The request, dated 16 June 2024, sought the number of customer interactions logged due to concerns about problem gambling for major operators including Bet365, Flutter Entertainment, Entain, and 888 Group over the last four quarters.
The Request for Transparency
Under UKGC rules, licensed operators are required to implement policies for customer interaction when they have concerns that a customer’s behaviour may indicate problem gambling. They must log these specific interactions, which are then submitted to the Commission as part of their regular 'Regulatory Returns'.

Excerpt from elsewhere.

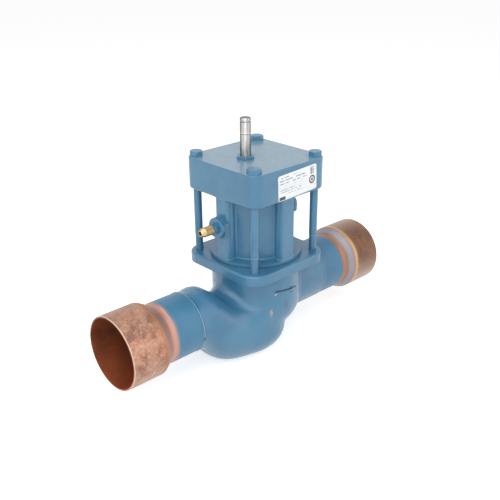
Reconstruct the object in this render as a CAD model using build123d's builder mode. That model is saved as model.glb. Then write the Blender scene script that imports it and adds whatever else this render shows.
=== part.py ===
import os
from build123d import *

os.makedirs("parts", exist_ok=True)

# Sizes in mm. The pipe axis is X, the valve axis is Z, and the origin is the centre of the inlet mouth.
# Line fittings: a swaged copper reducer is brazed over each end of the casting.
reducer_length = 97.0
cup_outer_r = 42.0
cup_wall = 2.2
cup_depth = 42.0
shoulder_x = 43.5
cone_length = 12.5
throat_outer_r = 34.6
throat_wall = 2.0
small_cup_outer_r = 35.4
small_cup_depth = 34.0
cup_step_start = 3.0
cup_step_length = 2.0
cone_outer_round = 5.5
cone_inner_round = 4.5
rim_round = 0.8
small_cup_chamfer = 0.25
braze_gap = 0.08

# Valve body casting
inlet_reach = 112.3
outlet_reach = 88.5
hub_r = 35.8
spigot_r = 33.34
spigot_length = 33.0
way_r = 29.0
neck_r = 53.2
neck_depth = 46.0
barrel_start = 20.0
barrel_round = 10.0
crease_round = 11.0
bowl_x = -18.5
bowl_r = 48.5
bowl_bottom = -64.0
bowl_corner = 29.5
bowl_top = 20.0
flange_side = 123.0
flange_corner = 23.0
flange_thickness = 11.8
flange_top = 55.8
flange_edge_round = 2.5
neck_top_round = 3.0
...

This data provides a direct measure of how often an operator is stepping in due to potential signs of harm. Access to this information would allow consumers, for the first time, to directly compare the proactive safety measures of the UK's largest gambling companies.
The Commission's Refusal
Despite acknowledging a “legitimate public interest in promoting the accountability and transparency,” the UKGC withheld the information. It cited Section 31 of the Freedom of Information Act, an exemption related to law enforcement.
The Commission’s response states that it relies on operators making “full and candid submissions” and that this information is provided with an understanding of confidentiality. The UKGC argued that releasing operator-specific data would damage this relationship.
According to the regulator, disclosure would make operators “less likely to share information with us in the future,” which would “undermine our regulatory functions and, as a consequence, have a detrimental impact on the wider public.”
In its public interest test, the Commission concluded that the need to maintain its regulatory effectiveness by protecting its sources of information outweighed the public’s interest in transparency on this issue.
What This Means for Consumers
The decision means that key data on how frequently individual operators are identifying and acting on signs of problem gambling will remain hidden from public view. While the UKGC uses this data to inform its high-level, anonymised industry statistics, consumers cannot use it to compare the safety records of the operators they choose to bet with.
The refusal highlights a fundamental tension between the Commission’s need to work with the industry and the public’s right to information that could inform safer gambling choices. For now, players are denied a potentially crucial metric for assessing which operators are most proactive in protecting their customers from harm.